What's Still Missing
even with the best available tools, we have gaps that no amount of AI can currently fill:
facial animation and lip sync. this is its own entire pipeline. none of the motion tools handle faces. we'll need to figure this out separately—probably some combination of blendshapes and a lip-sync tool.
Jetplane. a color-farting dinosaur is not a standard biped. every humanoid animation tool is useless here. Jetplane will probably need to be animated by hand, or we need to find quadruped-specific tools.
character interaction. two characters touching, holding hands, passing objects—this has to be choreographed manually in Blender by positioning separately-animated characters in the same scene. it's doable but labor-intensive.

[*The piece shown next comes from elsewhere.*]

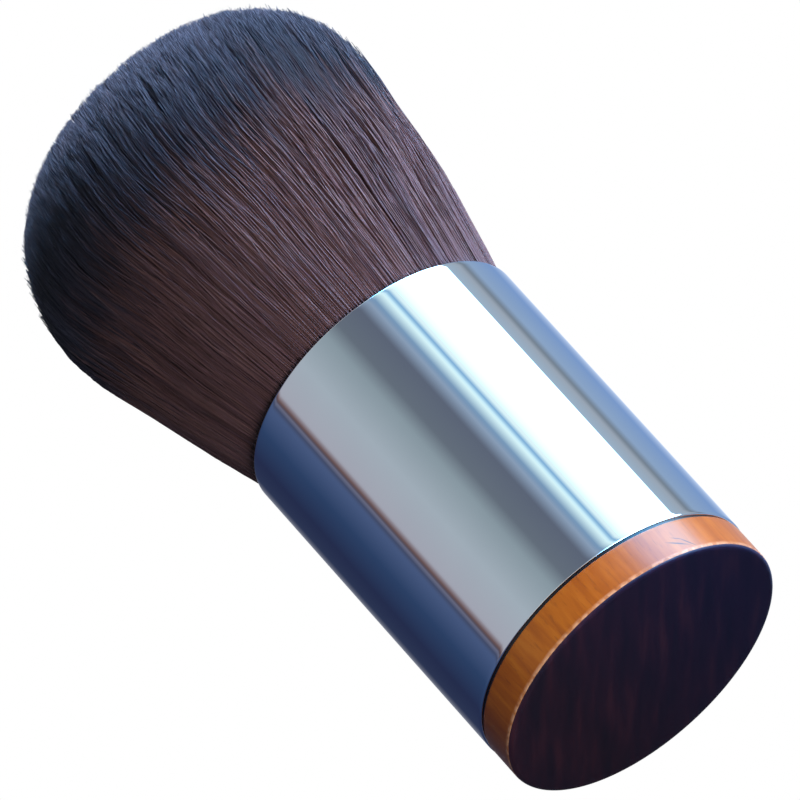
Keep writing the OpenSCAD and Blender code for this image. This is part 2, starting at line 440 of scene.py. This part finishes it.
def make_plug():
    """The turned plug: foot with a rounded lower edge, band, and the grooved spigot up inside the tube. The
    foot's dark finish ends part of the way up its rounded edge."""
    guard = BAND_GUARD
    top = PLUG_HIGH.z
    pitch = (top - BAND_H) / (GLUE_GROOVES + 1)
    inner = SPIGOT_R - GLUE_GROOVE_DEPTH
    grooves = []
    for number in range(1, GLUE_GROOVES + 1):
        low = BAND_H + number * pitch - GLUE_GROOVE_H / 2
        high = low + GLUE_GROOVE_H
        grooves += [(SPIGOT_R, low), (inner, low), (inner, high), (SPIGOT_R, high)]
    profile = (
        [(0, 0), (BAND_R - BAND_FOOT_R - guard, 0)]
        + arc(BAND_R - BAND_FOOT_R, BAND_FOOT_R, BAND_FOOT_R, -90, 0, 10)
        + [(BAND_R, BAND_FOOT_R + guard), (BAND_R, BAND_H - BAND_TOP_R - guard)]
        + arc(BAND_R - BAND_TOP_R, BAND_H - BAND_TOP_R, BAND_TOP_R, 0, 90)
        + [(SPIGOT_R, BAND_H)]
        + grooves
        + [(SPIGOT_R, top - SPIGOT_LEAD), (SPIGOT_R - SPIGOT_LEAD, top), (0, top)]
    )
    finishes = [lacquered_side(), dark_foot_finish()]
    plug = lathe(profile, PLUG_STEPS)
    finish_piece(plug, "turned_plug", finishes, "handle_plug")
    foot_edge = BAND_FOOT_R * DARK_FOOT_EDGE * MM
    for face in plug.data.polygons:
        face.material_index = int(face.center.z < foot_edge)


def make_core():
    """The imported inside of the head, a little smaller than the fibres' outline all over."""
    side_part, crown_drop, root_sink = 0.95, 1.8, 4.0
    heights = np.linspace(RIM - root_sink, WIDEST - crown_drop, 14)
    profile = [(0, RIM - root_sink)] + [(float(head_radius(z) * side_part), float(z)) for z in heights]
    for part in np.linspace(1, 0, 15)[1:]:
        profile.append((float(part * HEAD_R * side_part), float(crown_height(part) - crown_drop)))
    core = lathe(profile, CORE_STEPS, 180)
    finish_piece(core, "bristle_core", [packed_hair()], "bristles")
    for vertex in core.data.vertices:
        vertex.co.x += float(lean(vertex.co.z / MM)) * MM


# Fibres

# Fibres lie in clumps, and clumps in locks. A piece takes as many fibres as its triangles allow
SEED = 20
LOCKS = 320
CLUMPS = 2600
SIDE_FIBRES = 16000
CROWN_FIBRES = 36000
SIDE_STEPS = 9
CROWN_STEPS = 3
MOST_TRIANGLES = 190000

# A fibre's width in millimetres, how it varies, and the part of it that is left at the tip
FIBRE_D = 0.17
FIBRE_WIDTHS = (0.75, 1.2)
FIBRE_TIP = 0.3

# In millimetres: the crown's fibres' length, the height at which fibres are free of the rim, the wear of
# single tips, how unevenly the locks' tips stand and the most they fall short, and room to tube and outline
CROWN_REACH = 12.0
FREE_H = 9
TIP_WEAR = 0.1
TIP_SPREAD = 0.1
MOST_DROP = 0.3
TUBE_CLEARANCE = 0.12
OUTLINE_CLEARANCE = 0.08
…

the last 20%. AI motion generation gets you a plausible starting point. making it look like a specific character with specific emotions in a specific moment—that's the hard part, and it's still manual work.
The Pattern
we're seventeen days into production and a pattern has emerged. every stage of this process follows the same curve:
- AI gets us 70-80% of the way, fast
- we discover the remaining 20-30% is where the actual craft lives
- we figure out which parts of that 20% to do manually and which to accept as "good enough"
concept art, 3D models, rigging, and now animation—same story every time. the tools are transformatively good at producing raw material. turning raw material into a movie is still a human job.
the 80%: Mia exists, she moves, she has textures and lighting. the 20%: making her feel like a character in a story.
tomorrow we start testing. upload Mia to DeepMotion, generate some real scene animations, and maybe point a phone at a couple of kids and see what happens.